── Raw data

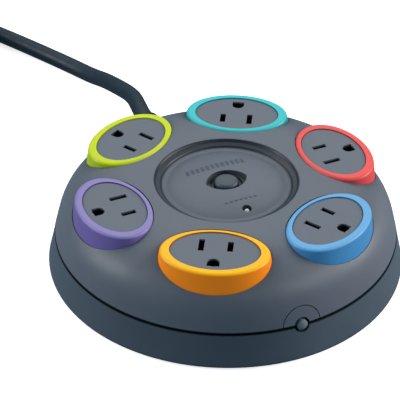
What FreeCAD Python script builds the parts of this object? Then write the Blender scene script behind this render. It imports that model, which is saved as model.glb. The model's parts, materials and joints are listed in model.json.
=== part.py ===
import FreeCAD, Part

import math
import os

# Round table-top power strip with six sockets, in millimetres.
# The origin is on the floor under the middle of the casing, +Z is up, the cord leaves towards +Y and
# the reset button faces -Y. Sockets stand at azimuths 0, 60, 120, 180, 240 and 300 degrees.

V = FreeCAD.Vector
Z_AXIS = V(0, 0, 1)
ORIGIN = V(0, 0, 0)

# Casing
BASE_BOTTOM = 1.0
FACE_LEVEL = 43.8
BASE_FOOT_R = 82.6
BASE_TOP_R = 79.3
FOOT_EDGE_R = 1.4
WALL = 2.4
SEAM_LOW = 17.0
SEAM_HIGH = 18.0
SEAM_FLOOR_R = 78.1
COVER_EDGE_R = 79.05
FLAT_TOP_R = 40.2
DOME_PULLS = ((76.2, 43.8), (76.3, 28.5))
INNER_PULLS = ((74.5, 41.4), (74.3, 27.4))
COVER_INNER_R = 76.62
TONGUE_OUTER_R = 75.6
TONGUE_INNER_R = 73.6
TONGUE_TOP = 20.0

# Dish in the middle of the cover
DISH_RIM_R = 32.3
DISH_RIM_SOFT = 1.3
DISH_FLOOR_R = 29.6
DISH_DEPTH = 3.3
DISH_CROWN = 0.2

# Sockets
SOCKETS = (("coral", 0), ("teal", 60), ("lime", 120), ("purple", 180), ("orange", 240), ("blue", 300))
SOCKET_R = 55.5
RING_HALF_TAN = 24.0
RING_HALF_RAD = 16.3
RIM_HALF_TAN = 20.0
RIM_HALF_RAD = 13.6
RIM_SHIFT = -0.6
RIM_TOP = 44.3
RING_BOTTOM = 31.0
RING_WALL = 1.8
RING_LIP_LOW = 42.3
RING_ROUND = 1.5
RING_FLARE_TAN = 2.2
RING_FLARE_RAD = 0.9
RING_FLARE_LOW = 34.5
POCKET_GAP = 0.3
POCKET_LOW = 26.0
FACE_GAP = 0.1
FACE_FLANGE_LOW = 39.5
FACE_FLANGE_HIGH = 42.2

# NEMA 5-15 contact positions
BLADE_PITCH = 12.7
BLADE_R = 50.83
GROUND_R = 62.7
SLOT_WIDTH = 2.6
NEUTRAL_SLOT = 8.2
LINE_SLOT = 6.9
GROUND_HOLE_W = 5.6
GROUND_HOLE_L = 5.4

# Contacts under the faces
CARRIER = (42.5, 68.5, 22.0, 24.5)
BUS_LOW = 24.5
BUS_HIGH = 26.0
LINE_BUS = (44.0, 47.5)
NEUTRAL_BUS = (56.5, 59.3)
GROUND_BUS = (65.6, 67.6)
CLIP_TOP = 38.0
CLIP_SHEET = 0.6
CLIP_GAP = 1.6
CLIP_LENGTH = 7.0
GROUND_TUBE = (2.5, 3.1)

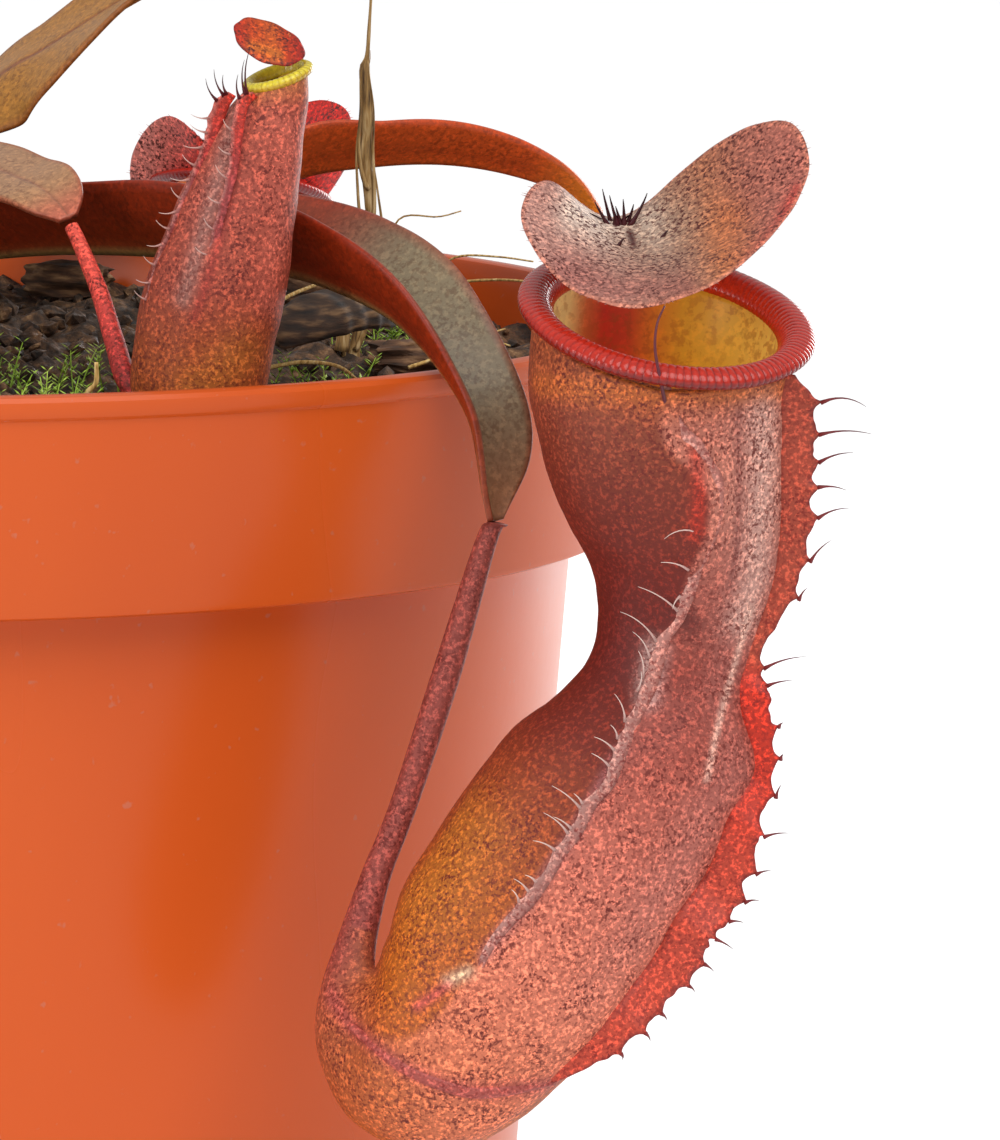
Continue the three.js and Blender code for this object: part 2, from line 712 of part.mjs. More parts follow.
const HANGING = [
  ['large', LARGE_HEADING, 0, 1, 0, false, 0x9c4434],
  ['back', BACK_HEADING, 0.4, 0.76, 0, true, 0xa04a40],
  ['left', LEFT_HEADING, 0.2, 0.76, 251, false, 0x9a4a34],
];
const cupGeometry = cup(true);
const plainCupGeometry = cup(false);
const rollGeometry = (ribs) => mouthRoll(MOUTH, MOUTH_ACROSS, MOUTH_ALONG, 1.9, 1.2, ribs);
const lidGeometry = lid();
for (const [name, heading, drop, scale, turn, mirrored, color] of HANGING) {
  const matrix = placement(heading, drop, scale, turn, mirrored);
  const isLarge = name === 'large';
  addPiece(`${name}_pitcher_cup`, placed(isLarge ? cupGeometry : plainCupGeometry, matrix), color, 0.5);
  addPiece(`${name}_pitcher_ring`, placed(rollGeometry(isLarge ? 36 : 15), matrix), 0xa8281e, 0.25);
  addPiece(`${name}_pitcher_lid`, placed(lidGeometry, matrix), 0xa8726a, 0.5);
}

// The small pitcher stands on the soil, fed by the short front leaf's tendril.
const SMALL_Y = -64;
const SMALL_BODY = [
  [38.2, 143.4, 45.2, 143.4],
  [34.8, 144.8, 47.5, 144.6],
  [33.2, 147.6, 48.2, 147.4],
  [33.5, 152.5, 48.9, 152],
  [34.2, 157, 49.9, 156.5],
  [35.5, 161.5, 50.6, 161.4],
  [37.2, 165.7, 51, 165.8],
  [39.1, 170.4, 51.5, 170.5],
  [41.2, 174.9, 51.9, 175],
  [43.5, 178.4, 52.3, 179],
  [45.5, 180, 52.4, 182.1],
].map((row) => [...row, SMALL_Y]);
const SMALL_TENDRIL = [
  vec(27, -47.6, 163.1),
  vec(28, -49, 161.6),
  vec(30, -53.5, 157),
  vec(31.6, -58.5, 151.9),
  vec(33, -62.5, 148),
  vec(36, SMALL_Y, 145.4),
];
const SMALL_TENDRIL_RADII = [0.7, 0.75, 0.85, 0.95, 1.1, 1.3];
const SMALL_MOUTH = vec(49, SMALL_Y, 182);
const SMALL_ACROSS = vec(3.15, 0, 1.05);
const SMALL_ALONG = vec(0, 3, 0.5);

function smallCup() {
  const rings = SMALL_BODY.map((row) => sectionRing(row, 0.9, 0, 14));
  const hollow = SMALL_BODY.slice(2).map((row, i) => {
    return sectionRing(row, 0.9, 0, 14, i === 0 ? 3 : CUP_WALL);
  });
  const top = ellipse(
    SMALL_MOUTH.clone().add(vec(0, 0, 2)),
    SMALL_ACROSS.clone().multiplyScalar(0.74),
    SMALL_ALONG.clone().multiplyScalar(0.74),
    14,
  );
  const tendril = taperedTube(SMALL_TENDRIL, SMALL_TENDRIL_RADII, 8);
  // Two wings run down the left front, and end in dark spines near the top.
  const spines = [];
  for (const [share, forward] of [
    [0.03, 3.4],
    [0.3, 5.6],
  ]) {
    for (let i = 2; i < SMALL_BODY.length - 1; i++) {
      const [ix, iz, ox, oz] = SMALL_BODY[i];
      const narrow = (ox - ix) / 15;
      const root = vec(mix(ix, ox, share), SMALL_Y - forward * narrow, mix(iz, oz, share));
      const direction = vec(-0.75, -0.6, 0.35).normalize();
      spines.push(spine(root, direction, 1 + 0.22 * i, 0.3, vec(0, 0, 0.5)));
    }
  }
  const solid = fused([loft(rings), tendril, ...spines]);
  return toGeometry(solid.subtract(toSolid(loft([...hollow, top]))));
}

function smallLid() {
  const sides = 16;
  const surface = (a, b) =>
    vec(47.9 + 3.9 * a, SMALL_Y - 0.3 - 2.8 * b, 185.7 - 1.1 * a - 2.1 * b + 0.35 * a * a);
  const point = (i, share) => {
    const angle = (2 * Math.PI * i) / sides;
    return surface(share * Math.cos(angle), share * Math.sin(angle));
  };
  const neck = taperedTube(
    [
      surface(0.5, -0.5),
      vec(51.3, -61.2, 185),
      vec(51.5, -59.3, 184.4),
      vec(51.5, -59.1, 182.4),
      vec(50.8, -60.6, 181.2),
    ],
    [0.6, 0.6, 0.55, 0.5, 0.45],
    6,
  );
  return toGeometry(fused([lidSheet(point, sides, 0.9), neck]));
}
addPiece('small_pitcher_cup', smallCup(), 0xa04a34, 0.55);
addPiece(
  'small_pitcher_ring',
  mouthRoll(SMALL_MOUTH.clone().sub(vec(0, 0, RING_LIFT)), SMALL_ACROSS, SMALL_ALONG, 0.75, 0.55, 12),
  0xd6c22c,
  0.35,
);
addPiece('small_pitcher_lid', smallLid(), 0xc0401c, 0.45);

// ---------------------------------------------------------------- things on the soil
function dryStick() {
  const [x, y] = STICK_AT;
  const path = [
    vec(x - 1, y, 132.5),
    vec(x, y, 140),
    vec(x + 1.6, y, 153),
    vec(x + 1, y, 166),
    vec(x, y, 176),
    vec(x + 0.9, y, 184),
    vec(x + 1.3, y, 191),
  ];
  return taperedTube(path, [1.1, 1.1, 1, 1.2, 1, 0.5, 0.3], 6);
}
addPiece('dry_stick', dryStick(), 0x7c5c34, 0.9);

// The unopened bud hangs by the tendril of the right-hand leaf, outside the pot.
function bud() {
  const heading = radians(20);
  const at = (s, z) => vec(s * Math.cos(heading), s * Math.sin(heading), z);
  const path = [at(98.9, 156.9), at(101.4, 150), at(102.4, 138), at(102, 126), at(103, 121), at(105.6, 121.5), at(107, 127), at(107.6, 134), at(107.4, 139), at(107, 141)];
  return taperedTube(path, [0.8, 0.85, 0.9, 1.1, 1.5, 2.4, 3, 2.8, 2, 0.8], 10);
}
addPiece('bud_with_tendril', bud(), 0x9a5a2c, 0.5);

// Chips of bark: squashed, turned boxes with broken corners, that lie on the soil.
function barkChip(x, y, length, width, height, degrees, seed) {
  const random = randomFrom(seed);
  const rings = [0, 0.35, 0.75, 1].map((t) => {
    const taper = t === 0 || t === 1 ? 0.6 : 1;
    return Array.from({ length: 6 }, (_, i) => {
      const angle = (Math.PI * i) / 3;
      const grow = taper * (0.8 + 0.35 * random());
      return vec(
        (t - 0.5) * length,
        (width / 2) * grow * Math.cos(angle),
        (height / 2) * grow * Math.sin(angle),
      );
    });
  });
  const geometry = loft(rings);
  geometry.rotateZ(radians(degrees));
  geometry.translate(x, y, soilHeight(x, y) + height / 2 + 1);
  return geometry;
}
const CHIPS = [
  [61, 58, 16, 8, 9, 133, 3],
  [14, -76, 11, 7, 5, 80, 5],
  [68, -6, 9, 6, 4.4, 20, 8],
  [-40, 50, 12, 7, 5.6, 110, 11],
  [-62, -28, 10, 6, 5, 60, 14],
  [30, 66, 10, 7, 5, 150, 17],
];
CHIPS.forEach((chip, i) => addPiece(`bark_chip_${i + 1}`, barkChip(...chip), 0x4a3322, 0.9));

// A black curled dead leaf lies in front of the stick.
function curledLeaf() {
  const rings = Array.from({ length: 7 }, (_, i) => {
    const t = i / 6;
    const width = 4.4 * Math.sin(Math.PI * (0.12 + 0.76 * t));
    const centre = vec(mix(50, 64, t), mix(-40, -17, t), 149.6 + 1.6 * Math.sin(Math.PI * t));
    const arc = Array.from({ length: 5 }, (_, k) => {
      const angle = radians(mix(-15, 195, k / 4));
      return [Math.cos(angle), Math.sin(angle)];
    });
    const across = vec(0.85, -0.52, 0);
    const point = (radius, [c, s]) => centre.clone().addScaledVector(across, radius * c).add(vec(0, 0, radius * s * 0.8));
    return [
      ...arc.map((direction) => point(width, direction)),
      ...[...arc].reverse().map((direction) => point(width - 0.9, direction)),
    ];
  });
  return loft(rings, false, true);
}
addPiece('curled_dead_leaf', curledLeaf(), 0x2a1e17, 0.8);

export default plant;
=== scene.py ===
# %% [markdown]
# # A pitcher plant in a nursery pot
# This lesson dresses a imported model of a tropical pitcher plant. The model gives every piece its
# place and size, in metres, with +Z up and the pot's base at the origin. Each step below replaces
# plain solids by finer pieces of the same form, and gives each one a material of its own.

import math

import bpy
import numpy as np
from mathutils import Matrix, Vector, noise


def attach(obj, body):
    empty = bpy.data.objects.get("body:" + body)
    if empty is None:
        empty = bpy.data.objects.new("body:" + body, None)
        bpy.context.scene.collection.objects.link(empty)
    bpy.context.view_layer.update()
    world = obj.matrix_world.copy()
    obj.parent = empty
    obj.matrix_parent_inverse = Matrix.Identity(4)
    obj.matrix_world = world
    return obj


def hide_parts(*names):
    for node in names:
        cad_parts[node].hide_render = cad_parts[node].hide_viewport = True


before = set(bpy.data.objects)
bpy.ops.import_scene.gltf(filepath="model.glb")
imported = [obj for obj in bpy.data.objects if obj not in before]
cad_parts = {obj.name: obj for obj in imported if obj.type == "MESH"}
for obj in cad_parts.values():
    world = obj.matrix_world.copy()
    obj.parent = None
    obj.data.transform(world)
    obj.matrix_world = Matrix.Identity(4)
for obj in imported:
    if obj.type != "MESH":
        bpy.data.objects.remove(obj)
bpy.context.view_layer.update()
MM = 0.001
print("nodes:", len(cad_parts))

# %% [markdown]
# ## Small helpers
# Colours are written as the hex values that a paint program shows, so one function turns them to
# the linear light that shaders work in. Most living pieces are skins over a row of rings, so one
# function makes such a mesh, with a UV map and, if wanted, a painted tint at each point. Blender's
# own tools make the pot, the bark and the soil crumbs, which start from primitives.

# %% Colour, curves and skins
def linear(code):
    """A hex colour such as 'D66A3C' as a linear RGB array."""
    srgb = np.array([int(code[i : i + 2], 16) for i in (0, 2, 4)]) / 255
    return np.where(srgb <= 0.04045, srgb / 12.92, ((srgb + 0.055) / 1.055) ** 2.4)


def blend(stops, at):
    """Colours along a line: stops is [(place, hex), ...] and at is an array of places."""
    places = [place for place, _ in stops]
    colors = np.array([linear(code) for _, code in stops])
    return np.stack([np.interp(at, places, colors[:, k]) for k in range(3)], -1)


def fade(low, high, at):
    """0 under low, 1 over high, and smooth in between."""
    t = np.clip((np.asarray(at, float) - low) / (high - low), 0, 1)
    return t * t * (3 - 2 * t)


def peak(at, width):
    """1 at zero, and less to both sides, within about a width."""
    return np.exp(-((at / width) ** 2))


def mixed(a, b, share):
    """Colour a turned to colour b by a share at each point."""
    share = np.asarray(share)[..., None]
    return a * (1 - share) + b * share


def round_angles(count):
    """count angles, evenly round a full turn."""
    return np.arange(count) * 2 * math.pi / count


def wrapped(angles):
    return np.arctan2(np.sin(angles), np.cos(angles))


def smooth_rows(rows, count):
    """count rows on a smooth curve through the given ones, evenly spread by the first 3 columns."""
    rows = np.asarray(rows, float)
    ends = np.vstack([2 * rows[0] - rows[1], rows, 2 * rows[-1] - rows[-2]])
    step = np.linalg.norm(np.diff(rows[:, :3], axis=0), axis=1)
    place = np.concatenate([[0], np.cumsum(step)])
    wanted = np.linspace(0, place[-1], count)
    index = np.clip(np.searchsorted(place, wanted, side="right") - 1, 0, len(rows) - 2)
    t = ((wanted - place[index]) / step[index])[:, None]
    a, b, c, d = (ends[index + k] for k in range(4))
    return 0.5 * (2 * b + (c - a) * t + (2 * a - 5 * b + 4 * c - d) * t**2 + (3 * b - a - 3 * c + d) * t**3)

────

§ What to do
Of the lines above, extract only those from the line with "of the stick." to the line with "bpy.context.scene.collection.objects.link(empty)", both included, exactly as written.

§ Solved exercise
// A black curled dead leaf lies in front of the stick.
function curledLeaf() {
  const rings = Array.from({ length: 7 }, (_, i) => {
    const t = i / 6;
    const width = 4.4 * Math.sin(Math.PI * (0.12 + 0.76 * t));
    const centre = vec(mix(50, 64, t), mix(-40, -17, t), 149.6 + 1.6 * Math.sin(Math.PI * t));
    const arc = Array.from({ length: 5 }, (_, k) => {
      const angle = radians(mix(-15, 195, k / 4));
      return [Math.cos(angle), Math.sin(angle)];
    });
    const across = vec(0.85, -0.52, 0);
    const point = (radius, [c, s]) => centre.clone().addScaledVector(across, radius * c).add(vec(0, 0, radius * s * 0.8));
    return [
      ...arc.map((direction) => point(width, direction)),
      ...[...arc].reverse().map((direction) => point(width - 0.9, direction)),
    ];
  });
  return loft(rings, false, true);
}
addPiece('curled_dead_leaf', curledLeaf(), 0x2a1e17, 0.8);

export default plant;
=== scene.py ===
# %% [markdown]
# # A pitcher plant in a nursery pot
# This lesson dresses a imported model of a tropical pitcher plant. The model gives every piece its
# place and size, in metres, with +Z up and the pot's base at the origin. Each step below replaces
# plain solids by finer pieces of the same form, and gives each one a material of its own.

import math

import bpy
import numpy as np
from mathutils import Matrix, Vector, noise


def attach(obj, body):
    empty = bpy.data.objects.get("body:" + body)
    if empty is None:
        empty = bpy.data.objects.new("body:" + body, None)
        bpy.context.scene.collection.objects.link(empty)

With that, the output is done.